Death should be more than irksome, and the player should view the possibility of his PC’s untimely death with a healthy amount of respect instead of treating his life as an expendable commodity. He should not be in the position of notching his belt for his own deaths as often as he does for his kills, grinning equally at both. The PC’s life should not be cheap, and the player of that PC should treasure it. Thus, in Lorenvale, death can surely happen, but the adventurer has several means to avoid it. If a death does occur, the dead can be brought back, but not without a significant ordeal.

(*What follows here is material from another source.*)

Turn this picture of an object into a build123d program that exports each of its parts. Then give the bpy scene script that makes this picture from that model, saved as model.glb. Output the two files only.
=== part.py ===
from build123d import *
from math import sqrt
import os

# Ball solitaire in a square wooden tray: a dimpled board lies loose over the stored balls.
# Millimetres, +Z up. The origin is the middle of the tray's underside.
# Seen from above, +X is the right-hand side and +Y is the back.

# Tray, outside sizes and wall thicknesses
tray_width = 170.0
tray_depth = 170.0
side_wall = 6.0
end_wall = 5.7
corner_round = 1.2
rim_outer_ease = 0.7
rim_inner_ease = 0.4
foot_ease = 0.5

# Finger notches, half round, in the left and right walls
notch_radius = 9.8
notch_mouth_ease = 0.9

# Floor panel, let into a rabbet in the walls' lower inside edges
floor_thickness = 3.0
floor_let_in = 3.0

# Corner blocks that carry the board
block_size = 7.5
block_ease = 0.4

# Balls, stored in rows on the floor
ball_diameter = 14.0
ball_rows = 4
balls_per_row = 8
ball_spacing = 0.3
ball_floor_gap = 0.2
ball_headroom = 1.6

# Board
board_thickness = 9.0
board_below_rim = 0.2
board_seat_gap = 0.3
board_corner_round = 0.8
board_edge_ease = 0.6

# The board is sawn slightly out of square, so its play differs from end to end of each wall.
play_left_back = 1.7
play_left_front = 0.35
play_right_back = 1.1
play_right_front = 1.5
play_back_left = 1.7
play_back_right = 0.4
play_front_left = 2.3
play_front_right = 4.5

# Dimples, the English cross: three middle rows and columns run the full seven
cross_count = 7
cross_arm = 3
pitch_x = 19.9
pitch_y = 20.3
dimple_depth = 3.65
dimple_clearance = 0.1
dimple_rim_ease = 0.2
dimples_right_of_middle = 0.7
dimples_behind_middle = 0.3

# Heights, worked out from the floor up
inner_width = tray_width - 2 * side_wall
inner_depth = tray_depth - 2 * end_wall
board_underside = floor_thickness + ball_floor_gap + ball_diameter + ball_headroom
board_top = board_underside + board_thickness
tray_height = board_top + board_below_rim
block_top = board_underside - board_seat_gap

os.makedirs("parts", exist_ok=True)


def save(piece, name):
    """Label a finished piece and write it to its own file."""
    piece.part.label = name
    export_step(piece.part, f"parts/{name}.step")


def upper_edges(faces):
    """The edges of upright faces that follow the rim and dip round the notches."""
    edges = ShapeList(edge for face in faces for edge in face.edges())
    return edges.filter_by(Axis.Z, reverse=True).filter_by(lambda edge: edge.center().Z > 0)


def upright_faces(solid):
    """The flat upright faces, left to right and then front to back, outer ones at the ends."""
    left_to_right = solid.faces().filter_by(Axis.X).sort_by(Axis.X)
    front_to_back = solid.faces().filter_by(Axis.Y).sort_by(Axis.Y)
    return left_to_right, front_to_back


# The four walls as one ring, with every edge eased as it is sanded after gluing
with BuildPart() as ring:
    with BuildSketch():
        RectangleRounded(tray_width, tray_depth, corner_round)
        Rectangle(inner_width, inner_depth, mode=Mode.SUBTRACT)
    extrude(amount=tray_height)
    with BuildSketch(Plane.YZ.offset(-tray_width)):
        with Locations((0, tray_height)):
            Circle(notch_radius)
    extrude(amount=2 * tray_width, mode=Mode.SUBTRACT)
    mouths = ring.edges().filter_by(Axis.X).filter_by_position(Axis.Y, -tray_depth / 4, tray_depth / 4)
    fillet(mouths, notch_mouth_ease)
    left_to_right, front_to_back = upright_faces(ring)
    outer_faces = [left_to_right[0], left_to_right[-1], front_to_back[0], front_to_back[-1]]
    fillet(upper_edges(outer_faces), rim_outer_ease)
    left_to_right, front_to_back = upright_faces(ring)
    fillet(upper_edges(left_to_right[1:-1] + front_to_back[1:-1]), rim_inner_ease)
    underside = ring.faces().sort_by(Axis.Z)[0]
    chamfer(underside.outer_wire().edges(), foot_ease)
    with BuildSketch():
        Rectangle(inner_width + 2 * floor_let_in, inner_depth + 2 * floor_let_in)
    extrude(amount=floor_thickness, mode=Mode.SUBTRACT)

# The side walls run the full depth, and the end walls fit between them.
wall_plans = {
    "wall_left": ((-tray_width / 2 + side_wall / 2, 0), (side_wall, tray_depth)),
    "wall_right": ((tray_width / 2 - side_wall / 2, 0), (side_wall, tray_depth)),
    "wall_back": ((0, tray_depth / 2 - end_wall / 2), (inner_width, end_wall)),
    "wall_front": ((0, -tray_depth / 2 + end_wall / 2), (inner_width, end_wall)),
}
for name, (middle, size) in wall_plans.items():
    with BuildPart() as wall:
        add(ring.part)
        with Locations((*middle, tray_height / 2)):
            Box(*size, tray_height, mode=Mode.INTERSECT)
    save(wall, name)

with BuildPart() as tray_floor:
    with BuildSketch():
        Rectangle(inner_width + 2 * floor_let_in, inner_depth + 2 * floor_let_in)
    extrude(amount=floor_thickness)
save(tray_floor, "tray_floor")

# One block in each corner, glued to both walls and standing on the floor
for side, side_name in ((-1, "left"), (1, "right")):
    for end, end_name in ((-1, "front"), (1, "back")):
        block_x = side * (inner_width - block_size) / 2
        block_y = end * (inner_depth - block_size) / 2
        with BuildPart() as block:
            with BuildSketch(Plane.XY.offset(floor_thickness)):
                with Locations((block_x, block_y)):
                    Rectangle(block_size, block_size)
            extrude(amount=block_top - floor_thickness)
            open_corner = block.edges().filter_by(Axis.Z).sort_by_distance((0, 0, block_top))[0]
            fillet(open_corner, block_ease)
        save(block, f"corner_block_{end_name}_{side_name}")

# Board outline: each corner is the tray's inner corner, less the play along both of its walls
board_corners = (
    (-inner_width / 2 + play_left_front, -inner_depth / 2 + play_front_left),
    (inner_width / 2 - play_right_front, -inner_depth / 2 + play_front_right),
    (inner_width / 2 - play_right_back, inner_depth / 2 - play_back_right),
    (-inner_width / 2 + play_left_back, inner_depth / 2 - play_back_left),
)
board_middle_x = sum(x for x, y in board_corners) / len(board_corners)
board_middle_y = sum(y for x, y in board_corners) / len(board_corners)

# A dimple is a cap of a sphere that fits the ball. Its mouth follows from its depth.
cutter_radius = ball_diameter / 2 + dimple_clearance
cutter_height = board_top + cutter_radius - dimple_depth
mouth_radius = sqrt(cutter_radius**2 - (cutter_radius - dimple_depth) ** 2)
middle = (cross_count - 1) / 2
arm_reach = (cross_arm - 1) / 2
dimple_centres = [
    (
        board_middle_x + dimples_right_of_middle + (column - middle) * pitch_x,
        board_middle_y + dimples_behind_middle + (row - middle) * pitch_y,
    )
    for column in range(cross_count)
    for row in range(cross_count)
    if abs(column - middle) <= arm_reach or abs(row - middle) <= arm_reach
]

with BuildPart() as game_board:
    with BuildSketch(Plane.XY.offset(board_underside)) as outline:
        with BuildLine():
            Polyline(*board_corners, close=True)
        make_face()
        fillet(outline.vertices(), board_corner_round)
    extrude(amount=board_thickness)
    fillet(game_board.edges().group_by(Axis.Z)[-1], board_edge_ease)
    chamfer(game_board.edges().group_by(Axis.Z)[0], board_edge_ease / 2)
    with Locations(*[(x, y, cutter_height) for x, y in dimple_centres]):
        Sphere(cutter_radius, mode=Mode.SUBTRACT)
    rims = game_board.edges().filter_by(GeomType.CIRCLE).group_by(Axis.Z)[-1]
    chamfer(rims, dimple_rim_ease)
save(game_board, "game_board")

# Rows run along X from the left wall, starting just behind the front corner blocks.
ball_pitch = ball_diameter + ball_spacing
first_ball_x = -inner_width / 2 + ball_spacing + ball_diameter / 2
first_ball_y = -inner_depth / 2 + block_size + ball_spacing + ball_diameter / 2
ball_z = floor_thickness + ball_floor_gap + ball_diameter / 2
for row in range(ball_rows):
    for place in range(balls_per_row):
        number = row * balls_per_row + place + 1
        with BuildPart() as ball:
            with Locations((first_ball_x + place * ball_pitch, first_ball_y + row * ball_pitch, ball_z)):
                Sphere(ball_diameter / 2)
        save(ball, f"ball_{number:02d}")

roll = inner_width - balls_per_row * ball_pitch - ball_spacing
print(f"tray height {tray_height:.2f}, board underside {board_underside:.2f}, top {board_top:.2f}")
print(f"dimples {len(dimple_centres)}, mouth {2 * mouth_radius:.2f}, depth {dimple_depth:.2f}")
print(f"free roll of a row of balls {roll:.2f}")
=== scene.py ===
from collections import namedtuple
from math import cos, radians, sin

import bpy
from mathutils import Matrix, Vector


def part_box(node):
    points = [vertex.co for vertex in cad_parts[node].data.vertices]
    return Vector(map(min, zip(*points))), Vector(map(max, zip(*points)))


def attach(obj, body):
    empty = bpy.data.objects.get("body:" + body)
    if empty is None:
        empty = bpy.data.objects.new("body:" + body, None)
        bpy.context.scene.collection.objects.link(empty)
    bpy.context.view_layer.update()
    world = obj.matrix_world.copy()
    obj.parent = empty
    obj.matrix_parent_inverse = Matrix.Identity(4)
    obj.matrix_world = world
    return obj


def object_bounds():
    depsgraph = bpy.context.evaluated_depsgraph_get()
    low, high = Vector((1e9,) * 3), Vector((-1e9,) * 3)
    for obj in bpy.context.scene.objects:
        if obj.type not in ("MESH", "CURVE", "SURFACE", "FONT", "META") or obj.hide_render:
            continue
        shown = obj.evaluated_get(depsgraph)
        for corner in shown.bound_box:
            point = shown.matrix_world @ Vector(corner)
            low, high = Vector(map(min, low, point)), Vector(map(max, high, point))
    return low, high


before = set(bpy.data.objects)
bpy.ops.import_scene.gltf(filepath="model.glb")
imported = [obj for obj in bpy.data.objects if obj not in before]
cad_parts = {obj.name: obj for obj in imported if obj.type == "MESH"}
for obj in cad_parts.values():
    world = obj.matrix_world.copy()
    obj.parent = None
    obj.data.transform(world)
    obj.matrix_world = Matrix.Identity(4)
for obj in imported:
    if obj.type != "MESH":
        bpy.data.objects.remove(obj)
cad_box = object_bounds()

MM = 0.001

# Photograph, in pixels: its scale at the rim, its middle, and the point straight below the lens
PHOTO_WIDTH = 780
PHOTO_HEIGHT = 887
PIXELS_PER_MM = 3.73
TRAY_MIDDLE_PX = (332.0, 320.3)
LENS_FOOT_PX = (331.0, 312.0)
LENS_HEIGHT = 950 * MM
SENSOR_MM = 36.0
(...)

Here are some quick points on how we treat death (and injury) in the Lorenvale campaign:
Help for the PC:
To help a PC avoid death in the first place, we incorporate defense bonuses, additives to the PC’s armor class that increase as he gains levels. Higher bonuses are given to those classes that rely more on their skill to avoid damage and lower bonuses to those who rely on physical armor or magical protections.

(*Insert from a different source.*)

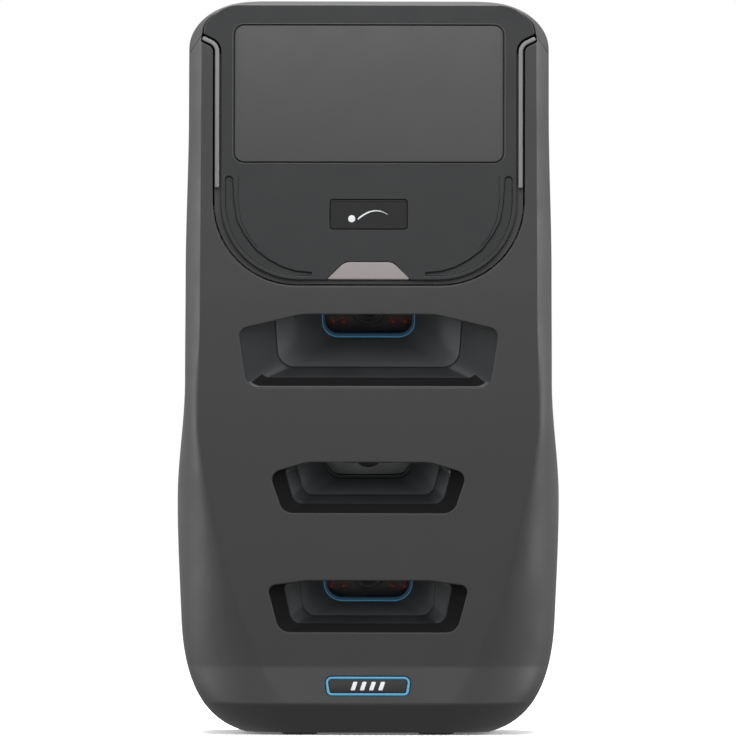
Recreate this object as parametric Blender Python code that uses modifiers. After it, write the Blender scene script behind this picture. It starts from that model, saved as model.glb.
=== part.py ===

A popular variant to death at –10 HP is for the PC to die at his negative Constitution score. Rather than allow this generally for all living things, we have chosen to make this available as a general feat called “Fervent” (from the Mercenaries sourcebook by AEG).
The level drain from death is partially countered by giving a percentile roll to adjust the XP score the PC must fall back to. The base is the halfway mark in XP of the previous level, but he may add back a percentage of the upper half of XP according to this roll. Plus, this DM gives XP for any deeds done while he was alive, and this is tacked on after the PC is raised. Occasionally, this sequence actually brings the PC back to his current level.
Realistic Combat:
Most wounds are completely negated with cure spells. But critical hits almost always deliver lasting scars, nasty marks that magic just doesn’t remove, determined randomly and changing the PC’s appearance. Specific injuries cannot be cured; they must be healed or restored naturally.
We have simple but effective rules for called shots, and a feat that makes this a little easier.
Bludgeoning damage also deals ˝ the amount in non-lethal damage.
Exceptionally large weapons have the potential to knock a PC around (or down), forcing him to move from his position and possibly dealing extra damage from the buffeting.
We re-roll initiative each round.
Returning from the Dead:
Dying is agony to the soul, which is why a level is lost. It is also rough on the body, so we incorporate a “three strikes and you’re out” policy on dying; a PC may be raised twice, but his third death is his last. The feat “Death Becomes Her” grants an additional death each time it is chosen. Other options for gaining extra lives include performing a quest for the deity holding the soul, literally taking the body to the departed soul at its resting place, or the use of a wish spell or miracle.
If death is a painful ordeal, returning to life is not much easier. Thus, only the most upright of clerics, performing a solemn ritualistic ceremony, can free the soul successfully. The gods are rather stingy about releasing their petitioners. And this ceremony is quite expensive.
One oft-overlooked criterion for a successful return from the dead is that the PC must have a patron deity. Without one, the PC’s soul wanders alone on his alignment plane, which no one can decipher without specialized knowledge or high-powered divinations. Once it is determined, though, there still is no deity to grant the soul’s release. It requires the cleric’s own deity sending an avatar to find the soul, barter with the keepers of the plane to give it up, and send it home to its body. This method, while doable, is certainly much more expensive and time-consuming.
This approach should put a healthy fear of the PC dying in the player’s mind without making him afraid to adventure at all. At a minimum, this system should curb those foolhardy players who send their PC headlong into harm’s way with nary a concern for his life. If the PC’s life has value, if it is finite, and if it hurts to lose it, then our hope is that the player will make more of an effort to treasure it, that he will properly consider the risks, and that he will truly cringe when it is snuffed out.
As a side benefit, this system should cause the players to be more selective of their battles, choosing only those that are truly worth dying for, or at least going in better prepared. And by the way, if healing up from a battle were really so easy, and death really not so bad, then everyone would be an adventurer, wars would go on forever, all the bad guys would constantly return to strike again, neat little scars that add flavor to a character would be seen as weird, and the game would lose a powerful dimension.
New Feat:
DEATH BECOMES HER (General)
Death does not have so tight a grip on you.
Prerequisites: none
Benefits: Your soul may withstand returning from the dead one additional time.
Normal: The mystical soul can withstand death only two times. The third death is irrevocable. However, completing a quest for the soul's deity often is enough to convince the god to release it. Also, bringing the preserved body to the soul's resting place on its Outer Plane will reunite soul with body and grant another life (the body must be whole).
Special: This feat may be chosen more than once; multiple selections stack. Each time it is chosen, the PC is able to return from the dead one additional time.